About people who work in your home, newbies think that if you don’t get on with the person, you should just hire a new one. Old hands know if you don’t bond with the first one, it’s almost impossible to bond properly with other ones.

And you need to give up the control – let the housecleaner buy the mops, sponges, dustclothes and pails and give you the recipt. You reimburse with a tip. (If you can get them, of course buy eco-friendly cleaners, but if there is a choice – let the housecleaner choose.)

In addition to good wages, bottles of water and control over when they work, what gardeners usually want is a part of the garden to grow vegetables. Most gardeners are good at their job and not only know, but like, to work with plants and having to just work with plants the ‘madame’ choose is no fun, so I always take him with me to the garden store to let him pick out plants and give him a section of the garden as “your choice.” That means a variety of vegetables that he grows and takes home with him, fine with me. If he doesn’t want aphids on his eggplants, he will make sure there are not aphids on my gardenias.

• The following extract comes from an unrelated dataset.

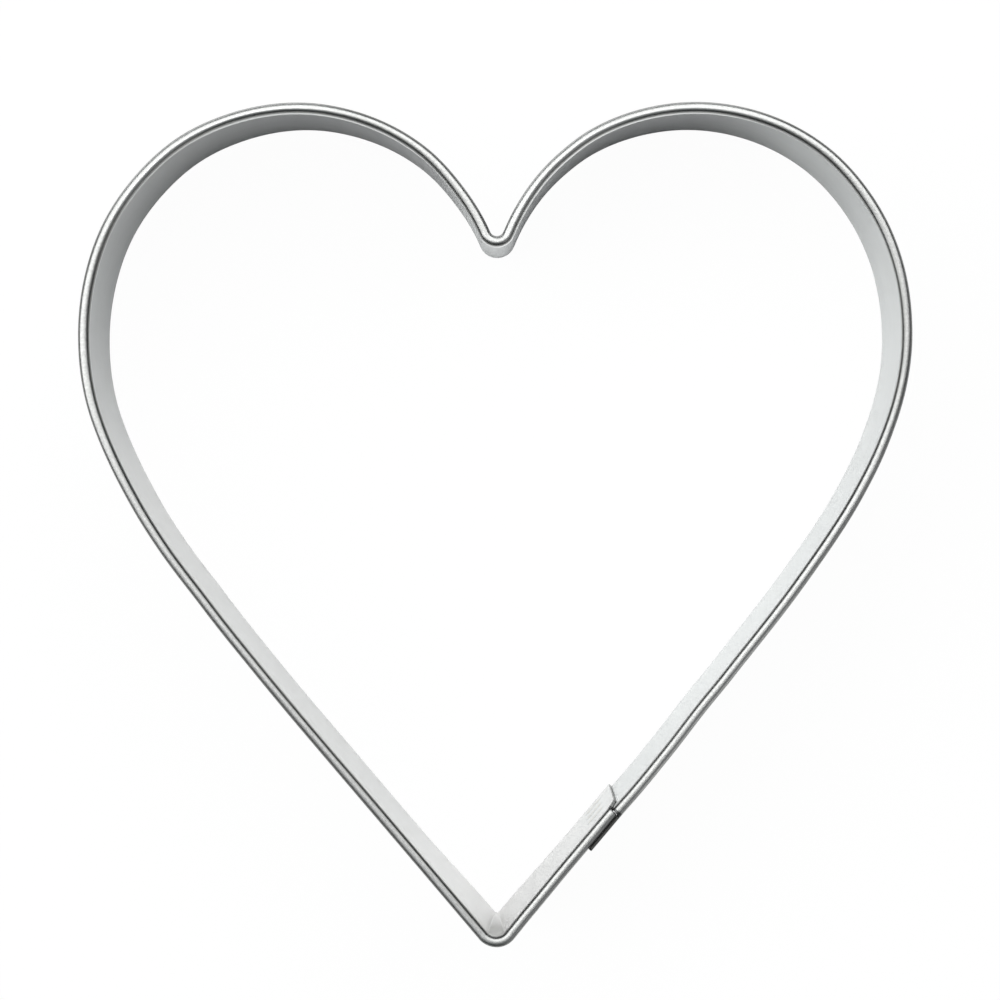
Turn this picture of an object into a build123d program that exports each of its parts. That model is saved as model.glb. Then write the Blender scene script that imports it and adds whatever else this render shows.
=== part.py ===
from build123d import *
from math import atan2, cos, degrees, radians, sin
import os

os.makedirs("parts", exist_ok=True)

# A heart-shaped cookie cutter: one strip of sheet steel stood on edge, hemmed
# outwards along the rim, with its two ends lapped and spot welded on a flank.
# The cutting edge stands on Z = 0, the rim is at the top, the tip points to -Y.

# Strip, in millimetres
sheet = 0.3
band_height = 25.0
hem_gap = 0.5
hem_drop = 2.2

# Radii of the rim's outer face, from the tip round one lobe to the notch
tip_radius = 2.25
easing_radius = 180.0
flank_radius = 45.7
shoulder_radius = 25.25
lobe_radius = 20.36
notch_radius = 0.6

# How far the straight flank rises above +X, then how far each arc turns, in degrees
flank_heading = 49.75
easing_angle = 6.4
flank_angle = 14.8
shoulder_angle = 41.9
lobe_angle = 134.1
half_circle_angle = 180.0

# Lap on the right flank, measured along it from the end of the tip bend. The strip's
# outer end stands outside the other one and comes back to the outline past the lap.
lap_start = 11.2
lap_length = 5.1
lap_clearance = 0.05
return_start = 18.0
hem_setback = 0.7
hem_slant = 0.3
rim_split = 0.25
tab_corner_drop = 2.8

# Spot welds through both sheets of the lap
weld_radius = 1.25
weld_dimple = 0.04
weld_rows = 3
weld_first_height = 4.8
weld_pitch = 6.0

# Overrun of every cut
overrun = 5.0

# Sizes that follow
bead_width = hem_gap + 2 * sheet
crown_radius = bead_width / 2
crown_height = band_height - crown_radius
hem_foot = band_height - hem_drop
lap_shift = sheet + lap_clearance
lap_depth = lap_shift + sheet
lap_width = lap_shift + bead_width
lap_end = lap_start + lap_length
hem_end = lap_end - hem_setback
crown_start = hem_end + rim_split
tongue_top = crown_height - lap_clearance
weld_station = lap_start + lap_length / 2

# The arcs of one side, from the flank to the notch, as radius and turn
side_arcs = [
    (easing_radius, easing_angle),
    (flank_radius, flank_angle),
    (shoulder_radius, shoulder_angle),
    (lobe_radius, lobe_angle),
]
notch_half_angle = flank_heading + sum(turn for _, turn in side_arcs) - half_circle_angle


def arc_reach(radius, start_heading, turn):
    """X and Y covered by an arc that leaves on a heading and turns left."""
    start = radians(start_heading)
    end = radians(start_heading + turn)
    return radius * (sin(end) - sin(start)), radius * (cos(start) - cos(end))


def side_reach(arcs):
    """X and Y covered from the tip to the end of the arcs, without the straight flank."""
    x, y = arc_reach(tip_radius, 0, flank_heading)
    heading = flank_heading
    for radius, turn in arcs:
        step_x, step_y = arc_reach(radius, heading, turn)
        x, y, heading = x + step_x, y + step_y, heading + turn
    return x, y


# The straight flank is as long as it takes for the notch to end on the mirror axis
flank_rise = radians(flank_heading)
notch_arc = (-notch_radius, -notch_half_angle)
flank_length = -side_reach([*side_arcs, notch_arc])[0] / cos(flank_rise)

# The tip and the tops of the lobes lie equally far from the origin
lobe_top_arc = (lobe_radius, lobe_angle - notch_half_angle)
heart_length = side_reach([*side_arcs[:-1], lobe_top_arc])[1] + flank_length * sin(flank_rise)
tip_centre = Vector(0, tip_radius - heart_length / 2)

along_flank = Vector(cos(flank_rise), sin(flank_rise))
into_heart = Vector(-sin(flank_rise), cos(flank_rise))
tip_bend_end = tip_centre - into_heart * tip_radius

# Past the lap two like arcs, one left and one right, bring the strip back to the outline
return_length = flank_length - return_start
return_rise = 2 * atan2(lap_shift, return_length)
return_radius = return_length / (2 * sin(return_rise))


def flank_point(station, depth=0):
    """Point of the right flank on the ground, at a depth inside the rim's outer face."""
    return tip_bend_end + along_flank * station + into_heart * depth


def along_wall(depth):
    """Plane of the flank's wall: X is the station, Y is the height, Z points outwards."""
    return Plane(origin=flank_point(0, depth), x_dir=along_flank, z_dir=-into_heart)


def hemmed_section(station, shift=0):
    """Sheet folded over outwards at the rim, across the flank, moved outwards by a shift."""
    wall_inside = bead_width - shift
    wall_outside = wall_inside - sheet
    middle = crown_radius - shift
    flap_inside = sheet - shift
    across_flank = Plane(origin=flank_point(station), x_dir=into_heart, z_dir=along_flank)
    with BuildSketch(across_flank) as section:
        with BuildLine():
            Polyline(
                (wall_inside, crown_height),
                (wall_inside, 0),
                (wall_outside, 0),
                (wall_outside, crown_height),
            )
            ThreePointArc(
                (wall_outside, crown_height),
                (middle, band_height - sheet),
                (flap_inside, crown_height),
            )
            Polyline(
                (flap_inside, crown_height),
                (flap_inside, hem_foot),
                (-shift, hem_foot),
                (-shift, crown_height),
            )
            ThreePointArc(
                (-shift, crown_height),
                (middle, band_height),
                (wall_inside, crown_height),
            )
        make_face()
    return section.sketch


def cut_off(station, side):
    """Plan of all that lies to one side of a slanted line across the lap."""
    across = (into_heart * lap_width + along_flank * hem_slant).normalized() * overrun
    line_end = flank_point(station, bead_width)
    beyond = along_flank * (side * (lap_length + overrun))
    with BuildSketch() as plan:
        with BuildLine():
            Polyline(
                line_end + across,
                line_end - across,
                line_end - across + beyond,
                line_end + across + beyond,
                close=True,
            )
        make_face()
    return plan.sketch


def draw_tongue(low):
    """Stretch of the outer end, past its fold, from a height up to the fold."""
    with Locations(((lap_start + crown_start) / 2, (low + tongue_top) / 2)):
        Rectangle(crown_start - lap_start, tongue_top - low)


def draw_welds():
    """Row of round welds, one above the other, in the middle of the lap."""
    with Locations((weld_station, weld_first_height)):
        for row in range(weld_rows):
            with Locations((0, row * weld_pitch)):
                Circle(weld_radius)


# Inner end of the strip: the hem stops on a slant, the wall runs on as a tab with a
# corner cut off
with BuildPart() as inner_lap:
    extrude(hemmed_section(lap_start), amount=lap_length)
    extrude(cut_off(hem_end, 1), amount=band_height + overrun, both=True, mode=Mode.SUBTRACT)
    with BuildSketch(along_wall(bead_width)):
        with BuildLine():
            Polyline(
                (hem_end - hem_slant, 0),
                (lap_end, 0),
                (lap_end, band_height - tab_corner_drop),
                (hem_end, crown_height),
                (hem_end - hem_slant, crown_height),
                close=True,
            )
        make_face()
    extrude(amount=sheet)

# Outer end of the strip: past the cut fold, its wall runs on inside the other end's
# hem and its flap runs on outside that hem
with BuildPart() as outer_lap:
    extrude(hemmed_section(lap_start, lap_shift), amount=return_start - lap_start)
    extrude(cut_off(crown_start, -1), amount=band_height + overrun, both=True, mode=Mode.SUBTRACT)
    with BuildSketch(along_wall(bead_width - lap_shift)):
        draw_tongue(0)
    extrude(amount=sheet)
    with BuildSketch(along_wall(sheet - lap_shift)):
        draw_tongue(hem_foot)
    extrude(amount=sheet)

with BuildPart() as band:
    # Whole run, from the lap's outer end round the heart to its inner end
    with BuildLine():
        bend = JernArc(
            flank_point(return_start, -lap_shift), along_flank, return_radius, degrees(return_rise)
        )
        bend = JernArc(bend @ 1, bend % 1, return_radius, -degrees(return_rise))
        for radius, turn in side_arcs:
            bend = JernArc(bend @ 1, bend % 1, radius, turn)
        bend = JernArc(bend @ 1, bend % 1, notch_radius, -2 * notch_half_angle)
        for radius, turn in reversed(side_arcs):
            bend = JernArc(bend @ 1, bend % 1, radius, turn)
        bend = Line(bend @ 1, bend @ 1 + (bend % 1) * flank_length)
        bend = JernArc(bend @ 1, bend % 1, tip_radius, 2 * flank_heading)
        Line(bend @ 1, flank_point(lap_start))
    sweep(hemmed_section(return_start, lap_shift))
    add(inner_lap.part)
    add(outer_lap.part)
    # Seats of the weld nuggets, through both sheets
    with BuildSketch(along_wall(bead_width)):
        draw_welds()
    extrude(amount=lap_depth, mode=Mode.SUBTRACT)

with BuildPart() as spot_welds:
    with BuildSketch(along_wall(bead_width - weld_dimple)):
        draw_welds()
    extrude(amount=lap_depth - 2 * weld_dimple)

print("heart length", round(heart_length, 2), "straight flank", round(flank_length, 2))

for name, piece in (("band", band), ("spot_welds", spot_welds)):
    piece.part.label = name
    export_step(piece.part, f"parts/{name}.step")
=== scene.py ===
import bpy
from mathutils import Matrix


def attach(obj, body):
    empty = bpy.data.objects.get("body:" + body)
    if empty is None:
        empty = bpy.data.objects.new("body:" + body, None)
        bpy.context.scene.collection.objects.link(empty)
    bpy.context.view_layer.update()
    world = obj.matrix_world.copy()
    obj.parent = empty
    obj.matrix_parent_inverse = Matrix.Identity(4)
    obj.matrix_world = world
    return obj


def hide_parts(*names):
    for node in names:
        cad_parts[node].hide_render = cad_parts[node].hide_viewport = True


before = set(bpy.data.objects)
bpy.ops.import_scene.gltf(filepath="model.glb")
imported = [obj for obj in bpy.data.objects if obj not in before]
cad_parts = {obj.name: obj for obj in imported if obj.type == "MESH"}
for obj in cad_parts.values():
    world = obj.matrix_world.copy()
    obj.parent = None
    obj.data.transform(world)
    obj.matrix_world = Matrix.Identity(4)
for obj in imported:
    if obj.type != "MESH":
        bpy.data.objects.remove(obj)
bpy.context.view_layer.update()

import math

import bpy
import numpy as np
from mathutils import Matrix, Vector

# A heart-shaped cookie cutter. A flat blank of sheet steel is cut to its outline,
# then one node tree hems it along the rim and bends it round the heart.

MM = 0.001
DEGREE = math.pi / 180

# Strip, as in the solid model
SHEET = 0.3 * MM
BAND_HEIGHT = 25.0 * MM
HEM_GAP = 0.5 * MM
HEM_DROP = 2.2 * MM
BEAD_WIDTH = HEM_GAP + 2 * SHEET
CROWN_RADIUS = BEAD_WIDTH / 2
CROWN_HEIGHT = BAND_HEIGHT - CROWN_RADIUS
HEM_FOOT = BAND_HEIGHT - HEM_DROP

# Radii of the rim's outer face and how far each arc turns
TIP_RADIUS = 2.25 * MM
NOTCH_RADIUS = 0.6 * MM
SIDE_ARCS = (
    ("easing", 180.0 * MM, 6.4 * DEGREE),
    ("flank", 45.7 * MM, 14.8 * DEGREE),
    ("shoulder", 25.25 * MM, 41.9 * DEGREE),
    ("lobe", 20.36 * MM, 134.1 * DEGREE),
)
FLANK_HEADING = 49.75 * DEGREE
NOTCH_HALF_ANGLE = FLANK_HEADING + sum(turn for _, _, turn in SIDE_ARCS) - math.pi

# Lap on the right flank, as stations from the end of the tip bend
LAP_START = 11.2 * MM
LAP_END = LAP_START + 5.1 * MM
LAP_SHIFT = SHEET + 0.05 * MM
LAP_WIDTH = LAP_SHIFT + BEAD_WIDTH
RETURN_START = 18.0 * MM
HEM_END = LAP_END - 0.7 * MM
CROWN_START = HEM_END + 0.08 * MM
HEM_SLANT = 0.3 * MM
TAB_CORNER = BAND_HEIGHT - 2.8 * MM
WALL_TONGUE_TOP = BAND_HEIGHT - 2.0 * MM
FLAP_TONGUE_TURN = 140 * DEGREE

# Spot welds
WELD_RADIUS = 1.25 * MM
WELD_ROWS = 3
WELD_FIRST_HEIGHT = 4.8 * MM
WELD_PITCH = 6.0 * MM
WELD_PROUD = 0.004 * MM
WELD_ROUNDING = 0.02 * MM
WELD_STATION = (LAP_START + LAP_END) / 2

# How the real cutter strays from its plan: its cut edges, its tip, its notch and the
# round of its rim, which a power below one flattens on top
EDGE_ROUNDING = 0.05 * MM
TIP_FACET = 0.3 * MM
TIP_PINCH_DROP = 3.5 * MM
LEAN_RUN = 10 * MM
SLIDE_RUN = 7 * MM
CROWN_POWER = 0.9
NOTCH_SLIP = 0.167 * MM
NOTCH_SLIP_RUN = 12 * MM

# Slow unevenness of the cutting edge and of the rim's height: its size, the length of
# its wave and its phase, and the run over which it fades out at the lap
EDGE_WANDER = (0.05 * MM, 90 * MM, 0.7)
RIM_WANDER = (0.012 * MM, 130 * MM, 2.1)
CALM_RUN = 12 * MM

# How far the rim stands outside its plan, by station, both in millimetres
STRAYS = (
    (0, -0.143), (15.5, -0.143), (18.5, -0.09), (21, -0.075), (25, -0.01), (30, -0.066),
    (35, -0.13), (43, -0.063), (48, -0.061), (55, -0.115), (58, -0.094), (63, -0.126),
    (71, -0.072), (78, -0.009), (85, -0.065), (91, -0.002), (101, -0.05), (107, -0.038),
    (115, 0.026), (119, -0.066), (129, -0.1), (134, -0.097), (140, 0.086), (150, 0.0),
    (160, -0.11), (165, -0.065), (171, -0.155), (179, -0.056), (187, -0.064), (196, 0.042),
    (203, 0.007), (210, 0.111), (217, -0.039), (224, -0.095), (232, -0.04), (250, -0.053),
    (258.9, -0.045), (261.2, -0.03), (265, -0.085), (271, -0.143), (280, -0.143),
)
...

It’s all very 1800s at times when my housecleaner bends down to touch my feet or grabs my hand to kiss it, but I know the second I am out the door, she will be putting her own clothes in the washing machine, moving the rugs, forgetting to dust the fans and breaking clay pots. It’s a balance – from my part: fair wages and no yelling, from them: pretty much whatever they feel like doing. No man is a hero to his valet – no valet is a hero to his employer. We are all human so it’s best just to get on with it.